Negara sebagai penguasa hajat hidup orang banyak harus lebih serius dengan target 100 persen akses air bersih pada 2019. Bagian dari Nawacita pemerintah Presiden Joko Widodo dan wakilnya, Jusuf Kalla, ini bisa jadi cuma isapan jempol.
Tengoklah Jakarta yang merupakan ibu kota negara. Masalah tak hanya terjadi di wilayah utara, kawasan yang banyak warganya masih harus membeli air. Berdasarkan data penelitian Amrta Institute pada Januari lalu, ketergantungan masyarakat Jakarta pada air tanah masih sangat besar, yaitu 63-65 persen per tahun. Padahal air tanah bukanlah air bersih, karena faktor kontaminasi bakteri ataupun kandungan lainnya, seperti garam.
Menurut versi Perusahaan Daerah Air Minum Jakarta (PAM Jaya), defisit pasokan air bersih di Jakarta sekitar 4.000 liter per detik dari kebutuhan air yang mencapai 26.100 liter per detik. Mungkinkah defisit ini dipenuhi dalam dua tahun ke depan?
Jawabannya bisa dibayangkan dengan menyimak pengumuman operator air Palyja pada akhir tahun lalu. Mereka menyatakan telah meresmikan jaringan pipa baru di kawasan Muara Baru, Jakarta Utara, sejauh 1,9 kilometer. Hal ini, kata mereka, merupakan rencana yang sudah dibuat sejak empat tahun sebelumnya.
Proyek Muara Baru memang berdampak terhadap warga RW 17, Muara Baru; RW 03, Luar Batang; dan RW 08, Lodan. Tapi bandingkan hal itu dengan 65 persen populasi Jakarta, yang mencapai sekitar 10 juta jiwa, yang hingga saat ini belum tersentuh sama sekali oleh layanan air bersih.
Cakupan 35 persen itu pun belum menghitung tingkat kebocoran yang tinggi, sementara laju perbaikan hanya ditargetkan 2 persen pada tahun ini oleh masing-masing dari dua operator. Atau, masalah yang diungkap Yayasan Lembaga Konsumen Indonesia lewat survei di enam kota dan kabupaten pada tahun lalu bahwa pemanfaatan air PDAM oleh masyarakat terutama hanya untuk mandi-cuci-kakus, sedangkan yang kedua untuk mencuci kendaraan serta menyiram.
Masyarakat menggunakan sumber air lain lantaran belum percaya terhadap kualitas air PDAM untuk dikonsumsi.

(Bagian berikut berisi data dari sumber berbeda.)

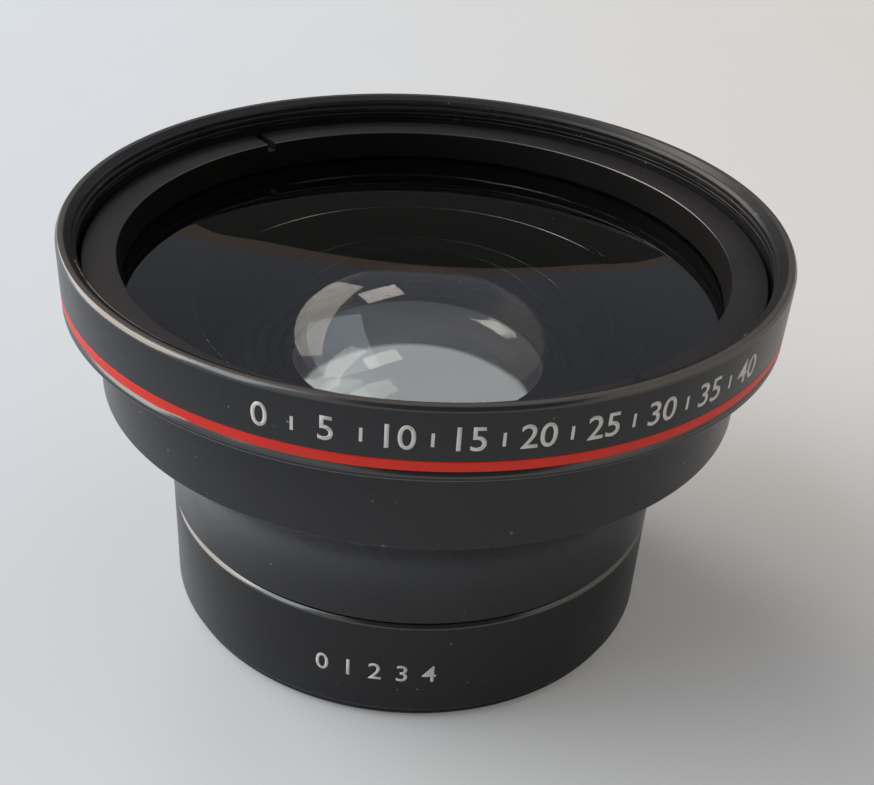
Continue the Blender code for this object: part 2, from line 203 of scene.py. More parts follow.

Alasannya beragam: air berbau (38,10 persen), berwarna (14,29 persen), dan berasa (9,52 persen). Hal ini seperti menegaskan bahwa kualitas, bukan hanya kuantitas, air baku terus turun.
Peringatan Hari Air Sedunia yang kita rayakan hari ini sudah sepatutnya mengingatkan kembali bahwa masih banyak masyarakat belum bisa menikmati air bersih. Selain itu, menggunungnya pekerjaan rumah yang harus diselesaikan untuk bisa menciptakan akses air bersih yang berkeadilan dan berkualitas. Perlu tekad yang besar pula untuk merealisasinya karena, di banyak tempat, kendala biaya kerap menjadi alasan pertama di depan persoalan regulasi perihal tambahan pasokan air baku.

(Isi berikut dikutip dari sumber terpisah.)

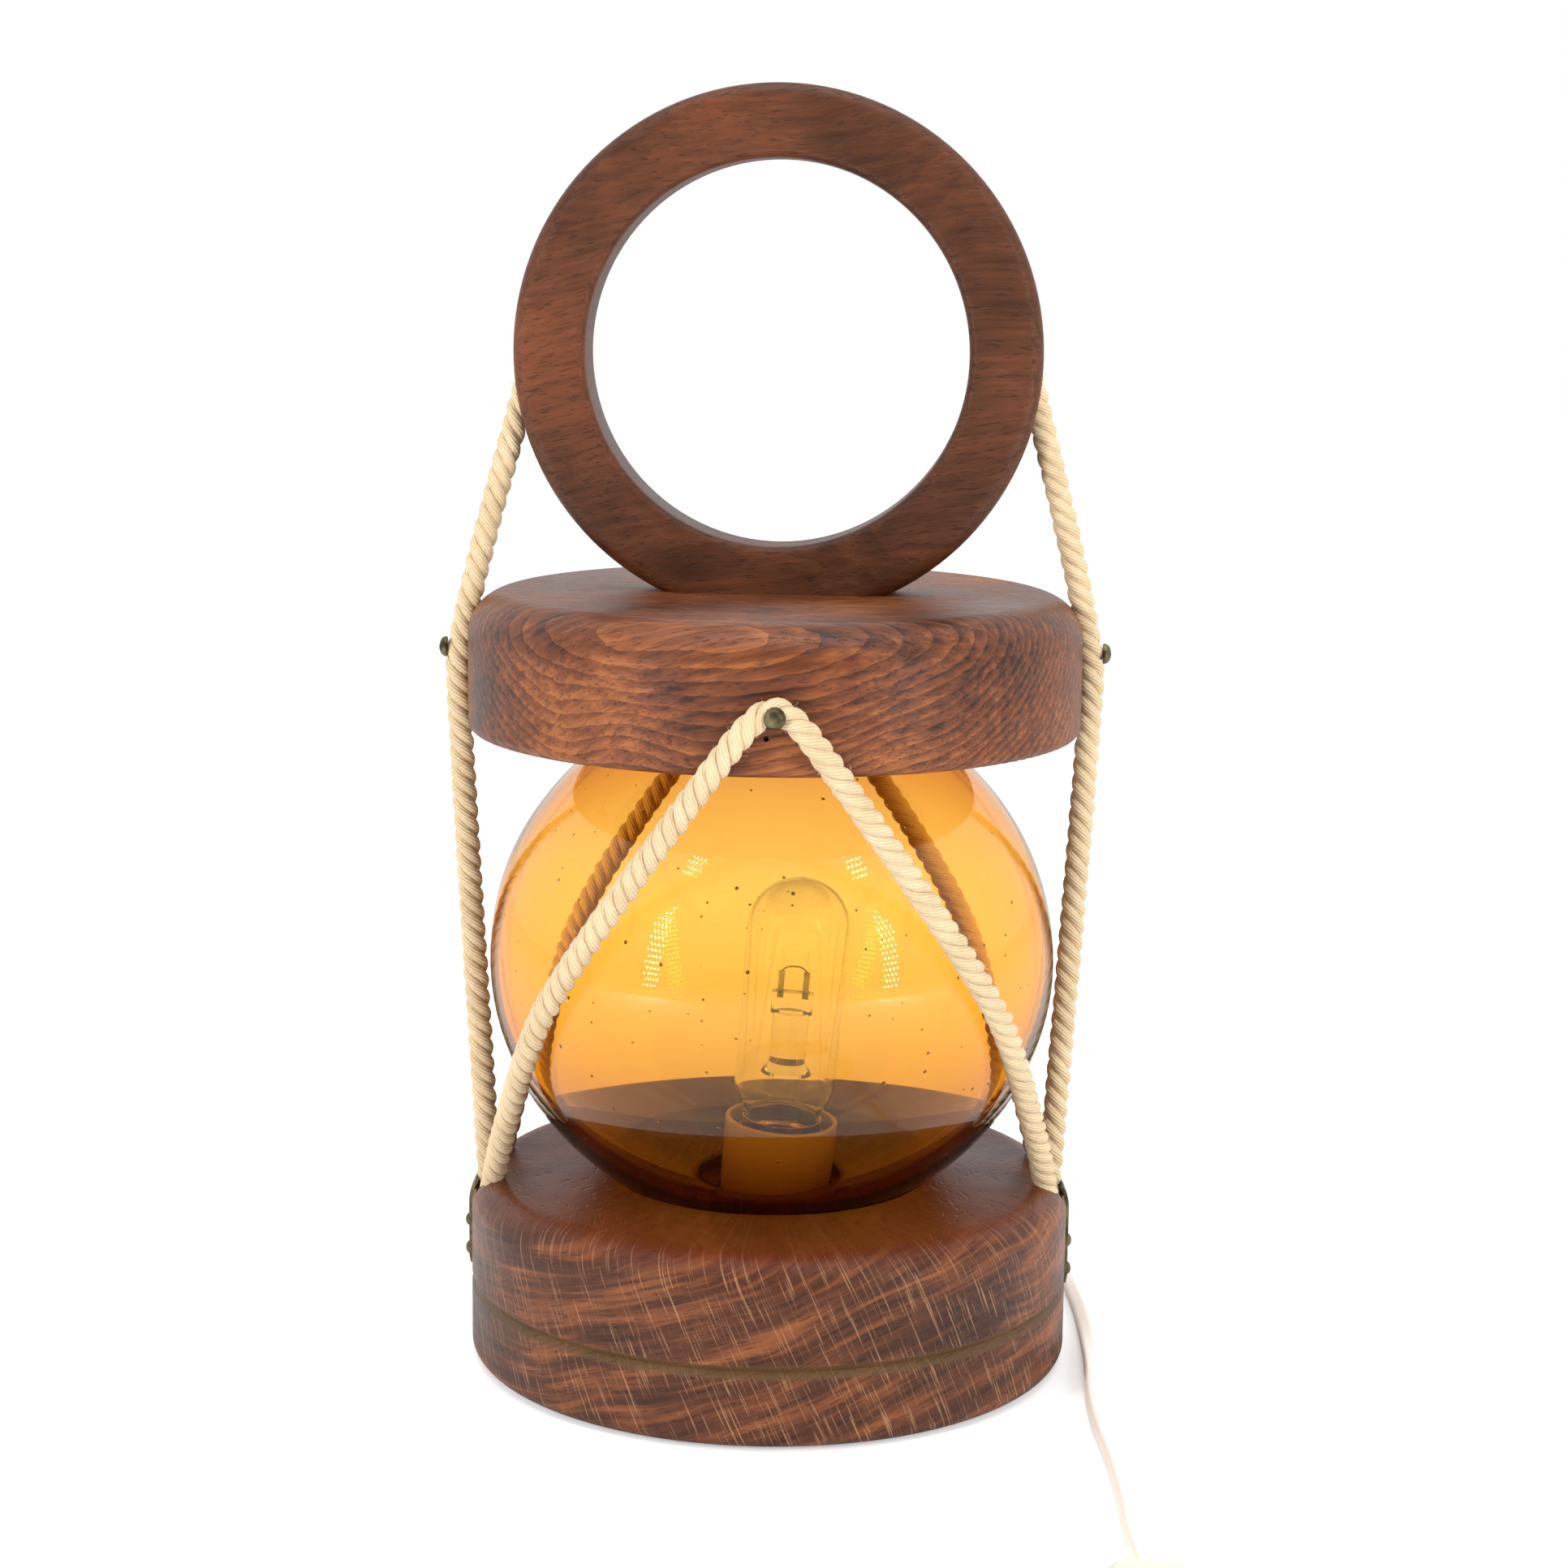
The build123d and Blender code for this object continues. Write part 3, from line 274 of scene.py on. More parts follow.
# %% [markdown]
# The mains cord is ivory twin flex: two cores side by side in one flat
# jacket, 5.2 mm wide and half as thick.  It leaves the base at the back,
# drops to the table, comes round the right side and runs forward to a switch
# in the line.  The rest of its 1.9 m is wound up in front, out of the way,
# and ends in a plug.
# %% Cord routes
LEAD_ROUTE = [
    (42.44, 116.61, 12.0), (46.9, 128.9, 11.8), (54.3, 138.2, 10.6), (64.6, 143.8, 8.8),
    (76.3, 145.2, 6.8), (87.8, 142.0, 5.0), (97.2, 134.6, 3.6), (103.4, 123.4, 2.8),
    (106.4, 106.4, 2.65), (107.3, 82.0, 2.65), (107.2, 57.0, 2.65), (108.6, 31.0, 2.65),
    (108.4, 4.0, 2.65), (106.4, -24.0, 2.65), (103.2, -54.0, 2.65), (102.8, -82.0, 2.65),
    (104.4, -108.0, 2.65), (104.6, -138.0, 2.65), (103.6, -164.0, 2.9), (103.8, -186.0, 5.0),
    (104.0, -204.0, 6.0),
]
TO_COIL_ROUTE = [(104.0, -264.0, 6.0), (104.2, -280.0, 5.2), (104.1, -298.0, 3.1),
    (103.5, -318.0, 2.75)]
TO_PLUG_ROUTE = [(62.0, -361.6, 7.9), (53.0, -361.9, 7.6), (43.0, -362.0, 7.0),
    (34.0, -362.0, 7.0)]
COIL_CENTRE = (68.0, -326.0)
COIL_WIDE, COIL_NARROW = 35.6, 21.4
COIL_TURNS = 7.25
COIL_STEPS = 16


def coil_route():
    """Clockwise turns: inwards on the table, then outwards on top of themselves."""
    points = []
    total = int(COIL_TURNS * COIL_STEPS)
    half = total / 2
    for i in range(1, total):
        turn = -2 * math.pi * i / COIL_STEPS
        inward = 1 - abs(i - half) / half
        radius = COIL_WIDE - (COIL_WIDE - COIL_NARROW) * inward
        climb = min(1, max(0, (i - half) / (COIL_STEPS * 0.5) + 0.5))
        climb = climb * climb * (3 - 2 * climb)
        x = COIL_CENTRE[0] + radius * math.cos(turn)
        y = COIL_CENTRE[1] + radius * math.sin(turn)
        points.append((x, y, 2.7 + 5.2 * climb))
    return points


lead_line = evenly(smooth_route("lead route", LEAD_ROUTE), 0.002)
mains_line = evenly(smooth_route("mains route", TO_COIL_ROUTE + coil_route() + TO_PLUG_ROUTE),
    0.002)
print("lead", round(length_of(lead_line), 4), "m, mains part", round(length_of(mains_line), 4),
    "m")

# %% [markdown]
# A flat flex is a figure of eight in section.  The section is carried along
# the line with its wide side standing up, except where the lead turns over
# beside the base and lies on its wide side, sinking by half the difference so
# that it still touches the table.
# %% Twin flex
CORD_WIDE, CORD_THICK = 0.0052, 0.0027


def flex_section(count=18):
    """The flat jacket's outline, with a shallow groove between the two cores."""
    outline = []
    for i in range(count):
        a = 2 * math.pi * i / count
        waist = 1 - 0.16 * math.exp(-(math.cos(a) / 0.22) ** 2)
        squarer = 1 / (abs(math.cos(a)) ** 2.6 + abs(math.sin(a)) ** 2.6) ** (1 / 2.6)
        wide = CORD_WIDE / 2 * math.cos(a) * squarer
        outline.append((wide, CORD_THICK / 2 * math.sin(a) * squarer * waist))
    return outline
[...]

Adapun tema kampanye pengelolaan air limbah pada tahun ini bisa diterjemahkan sebagai upaya ekstra dari negara atau pemerintah untuk memperbaiki kualitas air dengan mengurangi pencemaran di sumber air baku. Pemerintah juga dituntut memangkas air limbah yang tak terolah dan menambah upaya menggunakannya kembali alias recycle. Bertambah berat, karena memang masalah air bersih sudah sepantasnya dipandang lebih serius. Bayangkan hal ini: volume air terbatas, sementara air harus mencukupi kebutuhan semakin banyak populasi manusia di kota-kota.